Please make sure that the recipient’s bank / EMI supports SCT Inst transfers. Otherwise, the transaction will be declined.

If you still do not have an account at Satchel, you can submit your application for a corporate, merchant, freelancer or personal account online. If you have any further inquiries, please contact us at [email protected] or by calling +370 5214 1818.

What are the limits on SEPA Instant payments?

Corporate clients can make payments of up to EUR 15,000 per transaction, while private clients have a limit of EUR 5,000. If the payment amount exceeds the limits specified above, the transaction will be not executed instantly and can be rejected. We advise you to familiarize yourself with our tariffs before initiating payments.

Can I send a transfer to an account that doesn’t support SEPA Instant?

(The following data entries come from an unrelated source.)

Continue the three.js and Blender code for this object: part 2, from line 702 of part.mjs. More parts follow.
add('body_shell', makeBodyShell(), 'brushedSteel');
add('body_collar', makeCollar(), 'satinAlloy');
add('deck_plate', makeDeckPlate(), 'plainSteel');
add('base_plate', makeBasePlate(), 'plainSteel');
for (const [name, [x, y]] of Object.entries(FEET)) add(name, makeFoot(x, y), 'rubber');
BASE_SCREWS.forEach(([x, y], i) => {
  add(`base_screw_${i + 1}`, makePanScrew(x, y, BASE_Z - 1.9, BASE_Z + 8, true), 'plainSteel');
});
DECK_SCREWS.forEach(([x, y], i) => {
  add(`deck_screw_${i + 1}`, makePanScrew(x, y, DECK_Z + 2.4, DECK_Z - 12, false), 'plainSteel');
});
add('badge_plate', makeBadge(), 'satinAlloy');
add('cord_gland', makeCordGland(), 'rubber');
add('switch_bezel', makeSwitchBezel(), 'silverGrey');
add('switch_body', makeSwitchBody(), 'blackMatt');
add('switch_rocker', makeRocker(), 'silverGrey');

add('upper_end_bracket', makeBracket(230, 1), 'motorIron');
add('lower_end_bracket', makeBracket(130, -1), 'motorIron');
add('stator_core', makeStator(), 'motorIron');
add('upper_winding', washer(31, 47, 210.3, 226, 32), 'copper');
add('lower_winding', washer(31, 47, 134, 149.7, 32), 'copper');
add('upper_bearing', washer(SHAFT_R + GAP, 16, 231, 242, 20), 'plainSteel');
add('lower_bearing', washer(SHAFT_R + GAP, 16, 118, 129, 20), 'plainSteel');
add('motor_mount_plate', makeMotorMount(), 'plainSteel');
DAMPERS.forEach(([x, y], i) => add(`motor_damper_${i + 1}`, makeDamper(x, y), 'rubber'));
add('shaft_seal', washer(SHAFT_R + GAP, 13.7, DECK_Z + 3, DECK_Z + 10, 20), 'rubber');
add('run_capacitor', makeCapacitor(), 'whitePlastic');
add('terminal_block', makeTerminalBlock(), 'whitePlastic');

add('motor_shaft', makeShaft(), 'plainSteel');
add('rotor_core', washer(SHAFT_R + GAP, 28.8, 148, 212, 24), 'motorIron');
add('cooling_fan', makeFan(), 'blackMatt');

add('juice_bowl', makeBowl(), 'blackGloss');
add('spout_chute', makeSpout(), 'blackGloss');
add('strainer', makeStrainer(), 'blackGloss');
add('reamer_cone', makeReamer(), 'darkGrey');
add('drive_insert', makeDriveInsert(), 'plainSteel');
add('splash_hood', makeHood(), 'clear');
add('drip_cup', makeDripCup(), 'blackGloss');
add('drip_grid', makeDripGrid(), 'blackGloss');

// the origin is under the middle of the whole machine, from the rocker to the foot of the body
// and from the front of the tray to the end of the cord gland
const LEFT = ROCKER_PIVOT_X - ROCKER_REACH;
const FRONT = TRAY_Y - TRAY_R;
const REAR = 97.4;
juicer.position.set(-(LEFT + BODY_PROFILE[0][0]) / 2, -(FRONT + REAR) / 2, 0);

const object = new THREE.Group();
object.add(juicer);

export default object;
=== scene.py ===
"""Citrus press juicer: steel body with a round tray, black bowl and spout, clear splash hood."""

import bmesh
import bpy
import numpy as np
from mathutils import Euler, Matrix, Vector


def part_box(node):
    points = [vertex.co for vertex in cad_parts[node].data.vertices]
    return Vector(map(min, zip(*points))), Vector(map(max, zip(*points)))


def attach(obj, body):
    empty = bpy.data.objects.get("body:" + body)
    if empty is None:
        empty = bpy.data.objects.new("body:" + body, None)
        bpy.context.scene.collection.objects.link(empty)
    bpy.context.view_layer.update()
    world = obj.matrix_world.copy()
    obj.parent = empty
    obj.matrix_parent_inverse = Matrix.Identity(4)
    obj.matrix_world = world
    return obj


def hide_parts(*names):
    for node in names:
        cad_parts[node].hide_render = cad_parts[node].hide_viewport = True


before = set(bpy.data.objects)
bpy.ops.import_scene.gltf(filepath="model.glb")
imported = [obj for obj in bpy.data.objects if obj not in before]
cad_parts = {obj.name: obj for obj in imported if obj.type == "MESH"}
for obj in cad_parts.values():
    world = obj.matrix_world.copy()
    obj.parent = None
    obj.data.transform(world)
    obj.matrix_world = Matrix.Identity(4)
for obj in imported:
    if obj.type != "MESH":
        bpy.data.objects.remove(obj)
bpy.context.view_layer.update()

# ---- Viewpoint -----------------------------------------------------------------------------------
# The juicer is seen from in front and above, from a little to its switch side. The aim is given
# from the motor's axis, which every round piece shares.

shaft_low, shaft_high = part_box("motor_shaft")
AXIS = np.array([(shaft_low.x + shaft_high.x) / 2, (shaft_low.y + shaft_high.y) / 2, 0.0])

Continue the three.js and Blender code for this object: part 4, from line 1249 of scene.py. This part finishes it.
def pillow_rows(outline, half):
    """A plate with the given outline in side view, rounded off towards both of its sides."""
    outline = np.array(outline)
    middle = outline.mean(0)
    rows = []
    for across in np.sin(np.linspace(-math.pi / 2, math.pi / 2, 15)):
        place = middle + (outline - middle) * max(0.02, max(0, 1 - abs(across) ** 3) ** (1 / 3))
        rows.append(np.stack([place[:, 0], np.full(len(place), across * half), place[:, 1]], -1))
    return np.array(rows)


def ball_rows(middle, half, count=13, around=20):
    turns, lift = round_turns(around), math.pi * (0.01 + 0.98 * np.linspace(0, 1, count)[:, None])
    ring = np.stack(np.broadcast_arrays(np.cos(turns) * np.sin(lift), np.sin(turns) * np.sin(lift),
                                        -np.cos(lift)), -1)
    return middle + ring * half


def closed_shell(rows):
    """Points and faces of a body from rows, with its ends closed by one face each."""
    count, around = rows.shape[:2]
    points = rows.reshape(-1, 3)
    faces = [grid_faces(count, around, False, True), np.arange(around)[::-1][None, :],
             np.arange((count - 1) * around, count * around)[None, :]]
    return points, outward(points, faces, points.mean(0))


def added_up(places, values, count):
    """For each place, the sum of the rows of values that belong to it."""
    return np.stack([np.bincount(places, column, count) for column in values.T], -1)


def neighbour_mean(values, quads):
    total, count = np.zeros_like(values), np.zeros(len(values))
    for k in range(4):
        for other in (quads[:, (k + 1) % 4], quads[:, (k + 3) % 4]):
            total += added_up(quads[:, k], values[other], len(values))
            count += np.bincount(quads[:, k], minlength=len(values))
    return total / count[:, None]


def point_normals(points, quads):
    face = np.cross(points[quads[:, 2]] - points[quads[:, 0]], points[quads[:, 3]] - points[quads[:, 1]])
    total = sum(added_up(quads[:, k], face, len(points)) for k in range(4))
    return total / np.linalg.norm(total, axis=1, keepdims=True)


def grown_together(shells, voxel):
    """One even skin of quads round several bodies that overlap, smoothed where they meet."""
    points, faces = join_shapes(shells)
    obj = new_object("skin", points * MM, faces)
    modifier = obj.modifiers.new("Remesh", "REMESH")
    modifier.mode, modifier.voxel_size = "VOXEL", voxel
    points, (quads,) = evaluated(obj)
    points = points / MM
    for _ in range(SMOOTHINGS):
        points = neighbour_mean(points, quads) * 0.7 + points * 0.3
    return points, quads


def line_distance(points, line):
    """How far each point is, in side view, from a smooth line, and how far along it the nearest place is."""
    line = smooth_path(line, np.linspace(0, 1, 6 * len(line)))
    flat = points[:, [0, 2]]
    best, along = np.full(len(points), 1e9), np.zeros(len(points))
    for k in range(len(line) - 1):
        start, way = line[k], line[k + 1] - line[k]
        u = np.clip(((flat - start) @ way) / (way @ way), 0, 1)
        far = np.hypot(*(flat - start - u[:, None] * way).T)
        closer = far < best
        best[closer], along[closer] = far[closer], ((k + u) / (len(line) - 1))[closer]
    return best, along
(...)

Unfortunately, it is not possible to make a SEPA Instant transfer to a bank account that does not support the SEPA Instant scheme. Both the sender’s and recipient’s banks / EMIs must support SCT Inst in order for the transaction to be successful. If the recipient’s bank does not support the SCT Inst option, we recommend using a regular SEPA transfer instead.

SEPA Direct Debit vs SEPA Credit Transfer

SEPA and Direct Debit are two different ways to send money and come with different requirements.

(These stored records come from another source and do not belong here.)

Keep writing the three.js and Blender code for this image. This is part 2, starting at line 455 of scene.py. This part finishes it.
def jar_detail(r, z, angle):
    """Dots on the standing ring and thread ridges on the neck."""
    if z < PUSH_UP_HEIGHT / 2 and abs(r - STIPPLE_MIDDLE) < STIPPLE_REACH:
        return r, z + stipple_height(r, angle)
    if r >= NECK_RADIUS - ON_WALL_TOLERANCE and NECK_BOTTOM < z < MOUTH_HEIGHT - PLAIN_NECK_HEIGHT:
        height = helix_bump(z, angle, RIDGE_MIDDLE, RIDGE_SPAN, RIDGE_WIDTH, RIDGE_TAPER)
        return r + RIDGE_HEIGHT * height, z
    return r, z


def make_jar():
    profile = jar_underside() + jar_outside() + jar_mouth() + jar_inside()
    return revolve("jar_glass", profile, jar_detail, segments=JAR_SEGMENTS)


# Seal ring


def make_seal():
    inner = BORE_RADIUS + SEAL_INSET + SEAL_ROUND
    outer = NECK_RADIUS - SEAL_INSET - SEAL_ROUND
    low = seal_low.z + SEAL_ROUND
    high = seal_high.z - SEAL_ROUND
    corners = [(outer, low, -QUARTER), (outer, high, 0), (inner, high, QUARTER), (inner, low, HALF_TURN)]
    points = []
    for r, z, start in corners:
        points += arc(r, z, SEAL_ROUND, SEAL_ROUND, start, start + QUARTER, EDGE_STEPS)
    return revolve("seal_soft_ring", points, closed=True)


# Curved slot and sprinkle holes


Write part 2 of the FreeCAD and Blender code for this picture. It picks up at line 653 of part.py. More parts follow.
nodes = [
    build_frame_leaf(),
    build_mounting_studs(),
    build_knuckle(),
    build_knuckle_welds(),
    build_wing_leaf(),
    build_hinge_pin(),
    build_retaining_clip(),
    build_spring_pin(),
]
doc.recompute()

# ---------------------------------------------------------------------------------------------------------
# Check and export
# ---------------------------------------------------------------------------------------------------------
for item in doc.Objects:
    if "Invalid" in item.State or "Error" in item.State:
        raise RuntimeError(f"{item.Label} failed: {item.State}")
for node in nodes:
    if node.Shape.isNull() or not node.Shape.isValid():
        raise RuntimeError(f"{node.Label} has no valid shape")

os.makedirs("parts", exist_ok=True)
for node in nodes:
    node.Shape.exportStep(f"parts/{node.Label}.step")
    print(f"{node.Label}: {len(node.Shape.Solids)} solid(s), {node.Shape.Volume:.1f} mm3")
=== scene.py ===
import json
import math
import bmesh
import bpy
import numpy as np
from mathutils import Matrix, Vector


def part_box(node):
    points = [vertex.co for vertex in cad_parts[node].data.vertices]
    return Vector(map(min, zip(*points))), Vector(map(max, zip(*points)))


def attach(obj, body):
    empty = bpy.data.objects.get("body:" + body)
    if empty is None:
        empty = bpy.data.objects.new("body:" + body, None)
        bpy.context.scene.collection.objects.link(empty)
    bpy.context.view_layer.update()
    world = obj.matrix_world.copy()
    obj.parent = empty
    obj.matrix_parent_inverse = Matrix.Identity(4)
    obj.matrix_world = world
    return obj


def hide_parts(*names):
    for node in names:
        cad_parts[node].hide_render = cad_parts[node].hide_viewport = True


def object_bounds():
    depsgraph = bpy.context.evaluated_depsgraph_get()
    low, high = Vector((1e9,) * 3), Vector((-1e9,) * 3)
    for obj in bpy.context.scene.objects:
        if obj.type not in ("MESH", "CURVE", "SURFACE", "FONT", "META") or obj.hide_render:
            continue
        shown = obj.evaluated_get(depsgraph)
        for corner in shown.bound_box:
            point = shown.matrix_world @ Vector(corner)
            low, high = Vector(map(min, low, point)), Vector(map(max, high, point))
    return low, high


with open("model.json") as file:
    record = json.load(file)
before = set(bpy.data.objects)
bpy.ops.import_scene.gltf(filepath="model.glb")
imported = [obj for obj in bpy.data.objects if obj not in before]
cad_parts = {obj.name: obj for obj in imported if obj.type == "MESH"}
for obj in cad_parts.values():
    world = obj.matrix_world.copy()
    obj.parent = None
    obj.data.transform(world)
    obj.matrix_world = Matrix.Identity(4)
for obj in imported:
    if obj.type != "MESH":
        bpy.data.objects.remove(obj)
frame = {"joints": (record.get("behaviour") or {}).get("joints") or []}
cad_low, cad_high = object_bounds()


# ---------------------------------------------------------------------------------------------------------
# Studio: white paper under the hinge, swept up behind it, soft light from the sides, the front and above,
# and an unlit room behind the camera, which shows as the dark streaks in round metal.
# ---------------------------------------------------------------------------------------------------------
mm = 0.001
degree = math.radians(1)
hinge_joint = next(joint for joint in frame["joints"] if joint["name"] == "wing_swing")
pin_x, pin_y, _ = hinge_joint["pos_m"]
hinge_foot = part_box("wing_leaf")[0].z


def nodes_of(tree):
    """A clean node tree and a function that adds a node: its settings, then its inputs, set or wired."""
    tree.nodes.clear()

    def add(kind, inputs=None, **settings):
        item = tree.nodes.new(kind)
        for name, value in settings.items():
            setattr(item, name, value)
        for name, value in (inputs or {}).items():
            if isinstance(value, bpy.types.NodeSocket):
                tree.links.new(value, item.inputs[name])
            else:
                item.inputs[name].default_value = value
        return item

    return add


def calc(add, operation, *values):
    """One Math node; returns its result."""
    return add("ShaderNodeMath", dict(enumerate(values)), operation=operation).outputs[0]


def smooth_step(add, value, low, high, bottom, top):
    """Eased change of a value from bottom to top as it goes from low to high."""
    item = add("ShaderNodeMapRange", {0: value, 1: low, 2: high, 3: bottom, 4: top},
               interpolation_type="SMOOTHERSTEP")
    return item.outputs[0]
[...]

SEPA Credit Transfer is a simple money transfer, which only requires the recipient’s IBAN. It is most frequently used to make single payments for services or goods within the SEPA network.

Alternatively, SEPA Direct Debit is managed by the customer’s bank, credit union or another money institution, on his behalf. This process works under the conditions of signed authorization.

Sending a Direct Debit payment doesn’t require immediate personal approval of every transaction by the customer.

Most of the Direct Debit transfers are recurring payments of a certain amount that are executed every month, or another set timeframe. Direct Debit is widely used to subscribe for services, pay debts or rent.

What is an IBAN and a BIC?

Within the SEPA system, all transactions require the sender’s and beneficiary’s IBAN, or International Bank Account Number, which is a unique code that serves as an address from and to which the payment is sent. An IBAN contains the bank identifier, the country code, and the account number in the bank / EMI.

In different countries IBANs may contain extra letters together with digits. However, the length and overall appearance is generally identical.

Business Identifier Code, or BIC is a unique short code that serves for the identification of banks, their branches, EMIs, credit unions, and other money institutions. For SEPA within the Eurozone, these are usually not needed, but sometimes a bank / EMI may require this information to issue Direct Debit payments.


SWIFT is another cross-border wire transfer network, which is accessible from pretty much anywhere. Its rules are practically identical to those of SEPA. However, SWIFT transactions are executed in pretty much any currency.

Unlike SEPA, SWIFT is not free. Any bank is allowed to set and charge commissions, for both incoming and outgoing transactions. Not all financial institutions are connected to SWIFT without third parties, but instead use correspondent banks that act on their behalf, following mutual agreements. Thus, one simple transaction may sometimes be subject to fees from a couple of different institutions.

Another difference is transaction speed. While SEPA usually takes 1-3 business days to be executed, some SWIFT transactions may take up to 5 working days.

It is worth mentioning that since these two methods are different, SWIFT transfer cannot be received on a SEPA account, and vice versa.